A Proteção da Chuva
A proteção da chuva
Desde criança sempre senti algo diferente em relação a chuva, nunca entendi bem o motivo, até os relâmpagos rasgando o céu me atraíam. O fato de estar chovendo lá fora sempre me deu uma sensação de proteção, refúgio, uma espécie de liberdade que justifica ações do tipo: faltar da escola, ficar até mais tarde na cama, tomar sopa quente, tomar café acompanhado de bolinhos, fazer uma maratona na série preferida, fazer palavras cruzadas. Quando chove lá fora, minha casa se transforma na fortaleza da solidão onde ninguém penetra, onde os ruídos do mundo lá fora passam despercebidos através das gotas que escorrem pela janela. Nessa intimidade reconfortante posso ser eu mesma, sem disfarces, sem maquiagens, sem cobranças, somente eu e meus pensamentos correndo livres.

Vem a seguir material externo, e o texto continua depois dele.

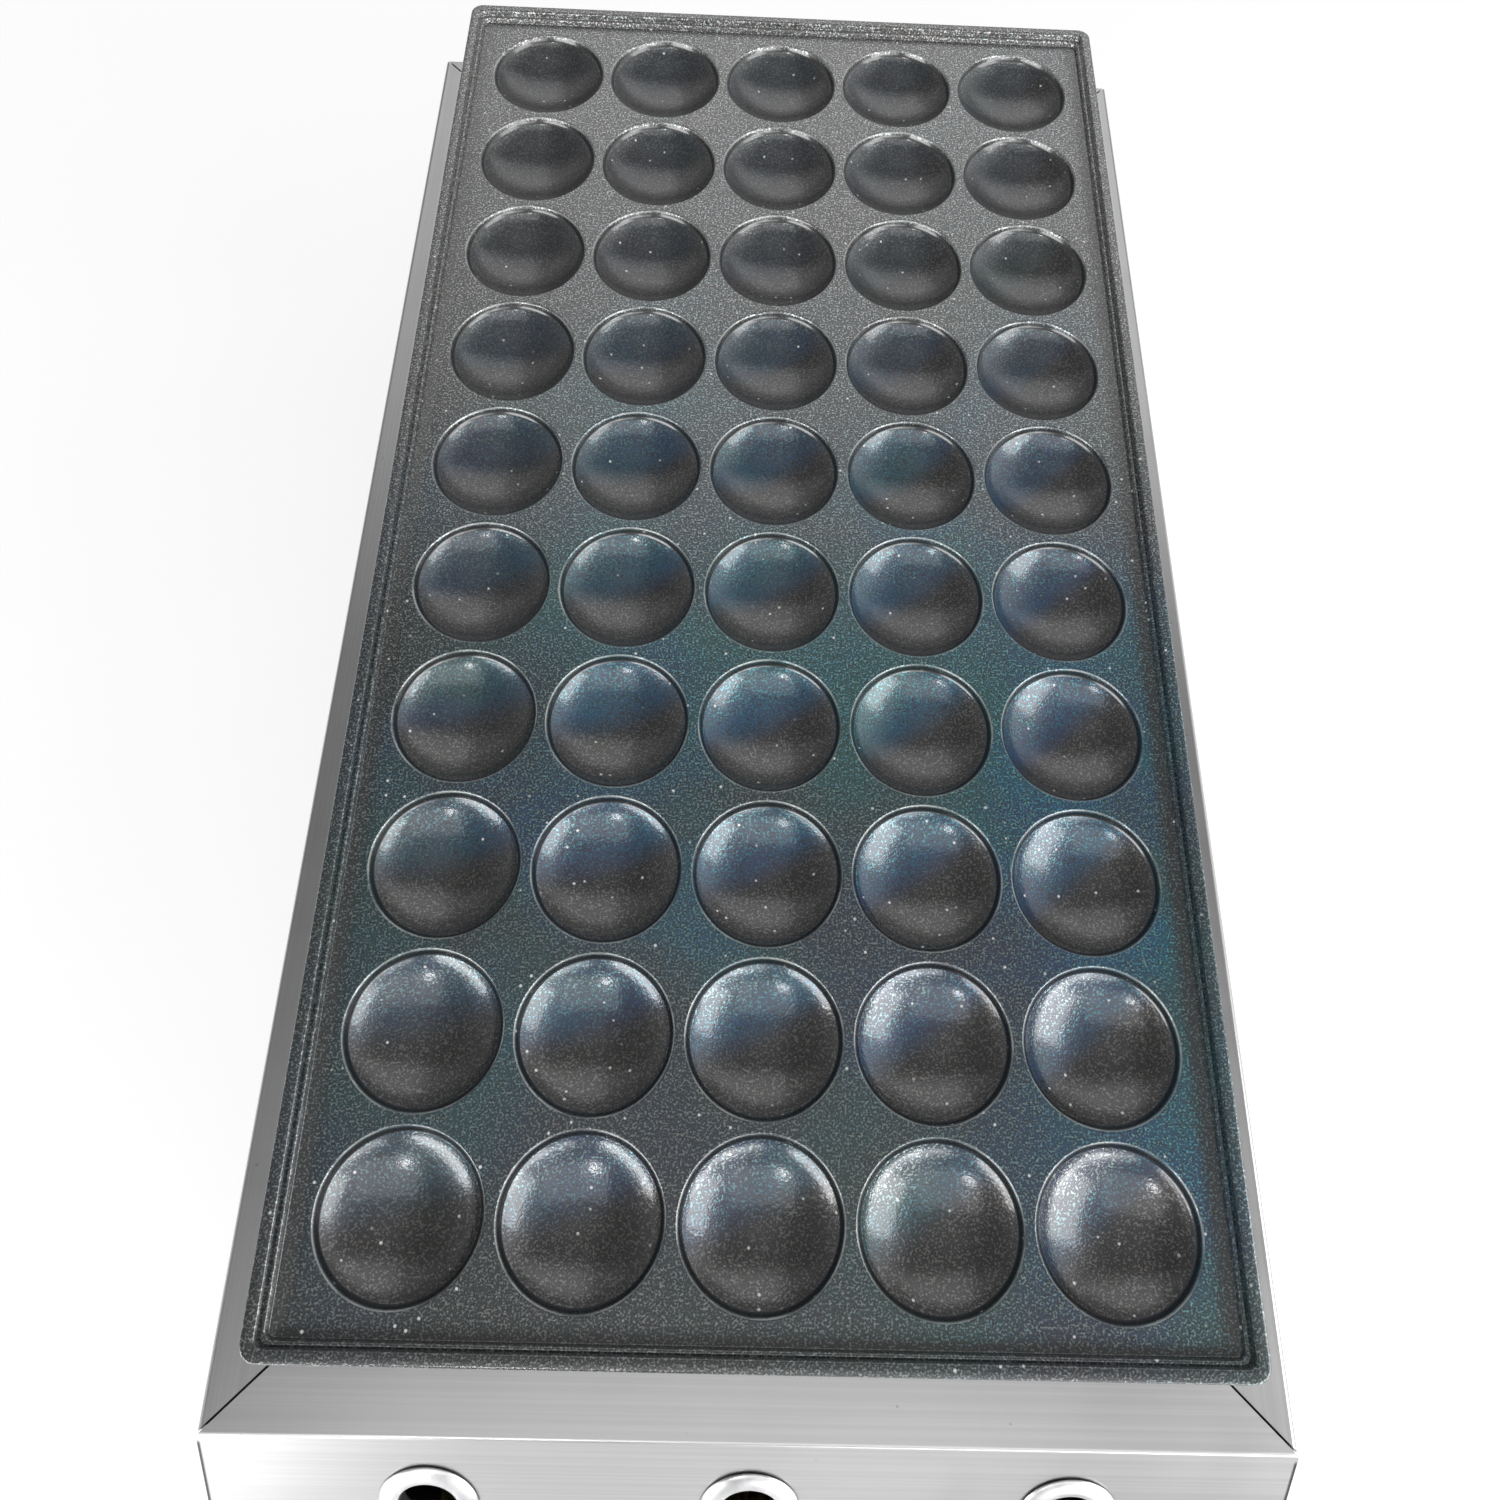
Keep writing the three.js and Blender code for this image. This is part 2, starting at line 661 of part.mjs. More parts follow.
function burner() {
  const outer = burnerHeadDiameter / 2;
  const inner = outer - burnerWall;
  const neckInner = neckDiameter / 2 - burnerWall;
  const bellEndY = mouthY + bellLength;
  const bell = [[0, mouthY], [bellDiameter / 2, mouthY], [neckDiameter / 2, bellEndY],
    [neckDiameter / 2, bellEndY + burnerWall], [0, bellEndY + burnerWall]];
  const bellBore = [[0, mouthY - overrun], [bellDiameter / 2 - burnerWall, mouthY - overrun],
    [bellDiameter / 2 - burnerWall, mouthY], [neckInner, bellEndY], [neckInner, bellEndY + burnerWall],
    [0, bellEndY + burnerWall]];
  const body = joined([
    turnedY(rod(outer, headFrontY, headRearY), roundSides, [0, headZ]),
    neck(neckDiameter / 2, bellEndY),
    turnedY(bell, roundSides, [0, valveZ]),
  ]);
  const headMiddleY = (headFrontY + headRearY) / 2;
  const ports = spread(portCount, portPitch).map((y) => (
    block([-portWidth / 2, headMiddleY + y - portLength / 2, headZ + inner / 2],
      [portWidth / 2, headMiddleY + y + portLength / 2, headZ + outer + overrun])));
  return cut(body, [
    turnedY(rod(inner, headFrontY + burnerWall, headRearY - burnerWall), roundSides, [0, headZ]),
    neck(neckInner, bellEndY),
    turnedY(bellBore, roundSides, [0, valveZ]),
    ...ports,
  ]);
}

// Rail across the fire box with a saddle for each burner head
function burnerRail(y, footSide) {
  const halfLength = fireHalfX - fireSheet - railInset;
  const saddleTopZ = headZ - burnerHeadDiameter / 2 + railSaddleShare * burnerHeadDiameter;
  const footZ = standZ + railSheet / 2;
  const line = [[y + footSide * railFoot, footZ], [y, footZ], [y, saddleTopZ]];
  const plate = alongX(foldedOutline(line, railSheet, railSheet), -halfLength, halfLength);
  const saddle = rod(burnerHeadDiameter / 2 + contactGap, y - overrun, y + overrun);
  return cut(plate, burnerShares.map((share) => (
    turnedY(saddle, roundSides, [share * burnerSpacing, headZ]))));
}
const frontRailY = headFrontY + railFromEnd + neckOverlap;
const rearRailY = headRearY - railFromEnd;

function heatShield() {
  const halfX = fireHalfX - shieldSideInset;
  const top = standZ + shieldHeight;
  const line = [[-halfX, standZ], [-halfX, top], [halfX, top], [halfX, standZ]];
  const clear = railFoot + railSheet + contactGap;
  return alongY(foldedOutline(line, shieldSheet, shieldSheet), frontRailY + clear, rearRailY - clear);
}

// Gas train
const valveX = burnerShares.map((share) => share * burnerSpacing);
const manifoldLeftX = valveX[0] - manifoldOverhang;
const manifoldRightX = valveX[valveX.length - 1] + manifoldOverhang;

function gasManifold() {
  const pipe = tube(manifoldDiameter / 2, manifoldDiameter / 2 - manifoldWall, manifoldLeftX, manifoldRightX);
  return turnedX(pipe, roundSides, [manifoldY, manifoldZ]);
}

function manifoldPlug() {
  const spigot = manifoldDiameter / 2 - manifoldWall - contactGap;
  const face = manifoldRightX + contactGap;
  return turnedX([[0, face - plugSpigotLength], [spigot, face - plugSpigotLength], [spigot, face],
    [plugDiameter / 2, face], [plugDiameter / 2, face + plugLength], [0, face + plugLength]],
  hexSides, [manifoldY, manifoldZ]);
}

function manifoldBracket(x) {
  const top = manifoldZ + manifoldDiameter / 4;
  const line = [[x + bracketFoot, standZ + bracketSheet / 2], [x, standZ + bracketSheet / 2], [x, top]];
  const strap = alongY(foldedOutline(line, bracketSheet, bracketSheet),
    manifoldY - bracketWidth / 2, manifoldY + bracketWidth / 2);
  const saddle = rod(manifoldDiameter / 2 + contactGap, x - overrun, x + overrun);
  return cut(strap, [turnedX(saddle, roundSides, [manifoldY, manifoldZ])]);
}

function valveBody() {
  const body = [[0, valveNoseY], [valveNoseDiameter / 2, valveNoseY], [valveNoseDiameter / 2, valveFrontY],
    [valveDiameter / 2, valveFrontY], [valveDiameter / 2, valveRearY], [valveTailDiameter / 2, valveRearY],
    [valveTailDiameter / 2, valveTailY], [0, valveTailY]];
  const bossFootZ = manifoldZ + manifoldDiameter / 2 + contactGap;
  const boss = turnedZ(rod(valveBossDiameter / 2, bossFootZ, valveZ), roundSides, [0, manifoldY]);
  const spindleBore = rod(spindleDiameter / 2 + spindleClearance, valveNoseY - overrun,
    valveNoseY + spindleDepth + contactGap);
  const jetBoreHole = rod(jetThreadDiameter / 2 + spindleClearance, valveTailY - jetThreadLength - contactGap,
    valveTailY + overrun);
  return cut(joined([turnedY(body, roundSides, [0, valveZ]), boss]), [
    turnedY(spindleBore, roundSides, [0, valveZ]), turnedY(jetBoreHole, roundSides, [0, valveZ])]);
}

function jet() {
  const thread = jetThreadDiameter / 2;
  const seat = valveTailY + contactGap;
  const bore = jetBore / 2;
  return turnedY([[bore, valveTailY - jetThreadLength], [thread, valveTailY - jetThreadLength], [thread, seat],
    [jetHexDiameter / 2, seat], [jetHexDiameter / 2, jetHexEndY], [jetTipDiameter / 2, jetHexEndY],
    [jetTipDiameter / 2 - bore, jetTipY], [bore, jetTipY], [bore, valveTailY - jetThreadLength]],
  hexSides, [0, valveZ]);
}

// Spindle with a flat on its outer end, and the knob whose socket fits it
const spindleFrontY = knobBackY - knobSocketDepth + contactGap;

function flatCutter(clearance, fromY, toY) {
  const level = spindleDiameter / 2 - spindleFlat + clearance;
  return block([-spindleDiameter, fromY, valveZ + level], [spindleDiameter, toY, valveZ + spindleDiameter]);
}

function spindle() {
  const bar = rod(spindleDiameter / 2, spindleFrontY, valveNoseY + spindleDepth);
  return cut(turnedY(bar, roundSides, [0, valveZ]), [flatCutter(0, spindleFrontY - overrun, knobBackY)]);
}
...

Nessa hora também penso no passado e nas pessoas queridas que se foram, meu pai estaria ouvindo seu rádio de pilha compenetrado num canto da sala, minha mãe estaria fumando seu cachimbo escondida no banheiro, apesar da gente saber e nem ligar, eu e minha irmã estaríamos brincando e brigando pois era assim que a gente se amava, enfim, o passado também é como a chuva que vem e vai, deixando apenas o rastro suave de seu perfume no ar.